Before making my last rounds in the record fair and picking up Marty Friedman's Megadeth solo project for my little brother, and that last Xiu Xiu album for myself, I caught five minutes of spiritualized, perhaps the most perfect five minutes of the festival. When they let the notes ring out, slowly following each other in a languorous haze, they filled out the festival grounds beautifully, black backup singers doing the soul thing for a white frontman not uncomfortable at all, but mollifying. When the chug picked up, the sound went flat, and I bounced, making my through the burning man contingent and taking the train to a homely couch.

Holy S#&%! The exact five minutes I caught of spiritualized! (It's all coming back to me, I can see the sun setting over the steeple!)

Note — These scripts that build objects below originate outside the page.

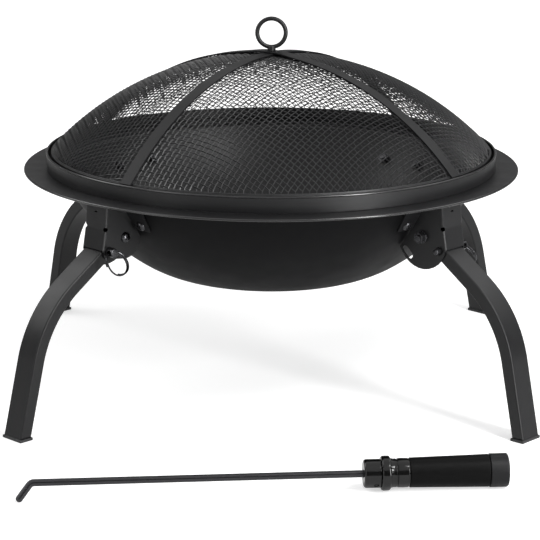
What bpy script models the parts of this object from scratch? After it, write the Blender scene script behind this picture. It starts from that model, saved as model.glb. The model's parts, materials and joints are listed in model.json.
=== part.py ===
"""Portable steel fire pit with a domed spark screen, four folding legs and a poker.

A pressed bowl with a wide rim hangs in four folded brackets. Each bracket carries one bent
rectangular leg on a pivot bolt, and a pin with a split ring locks the leg open. The lid is a
mesh dome in a steel band, held by two crossed straps and lifted by a ring. The poker lies on
the ground in front. Radial distances, named U, are measured out from the bowl's axis.
"""

import math

import bmesh
import bpy
from mathutils import Matrix, Vector

MM = 0.001

# Clearances
TOUCH = 0.3 * MM
HOLE_PLAY = 0.3 * MM
LEG_PLAY = 0.9 * MM
WIRE_GAP = 0.45 * MM
OVERLAP = 1.0 * MM

# Bowl
RIM_RADIUS = 279.4 * MM
RIM_TOP = 243.5 * MM
BOWL_SHEET = 1.2 * MM
MOUTH_CORNER = 4.0 * MM
BOWL_DEPTH = 122.6 * MM
FLOOR_RADIUS = 82.0 * MM
KNUCKLE_RADIUS = 130.2 * MM
WALL_RADIUS = 206.0 * MM
KNUCKLE_TURN = math.radians(30.5)
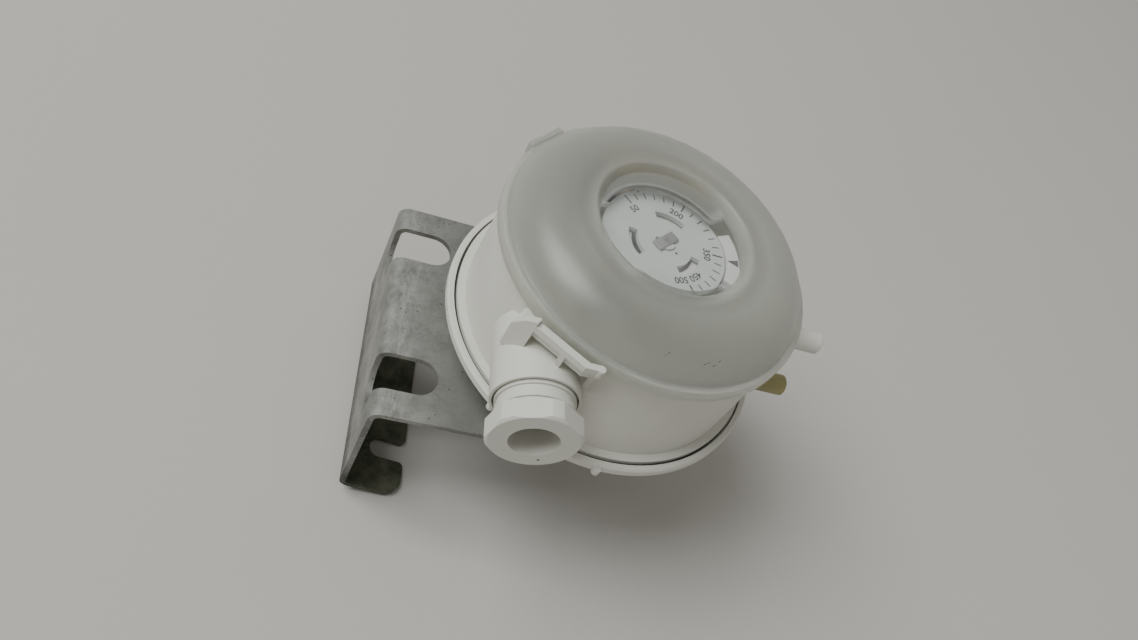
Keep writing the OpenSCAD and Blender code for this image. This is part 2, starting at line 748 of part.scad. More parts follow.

I missed cut copy, who I had initially hated, but then heard while boozing it up at the patio of the vagabond and fell in love with. I didn't see as much as I probably could have, and would like to space out my performances so I don't have to catch up on so many in one weekend, but what I did get to experience was awesome. Especially the vegan barbeque wings from the chicago diner, oh lord. HEAVEN (for animals?).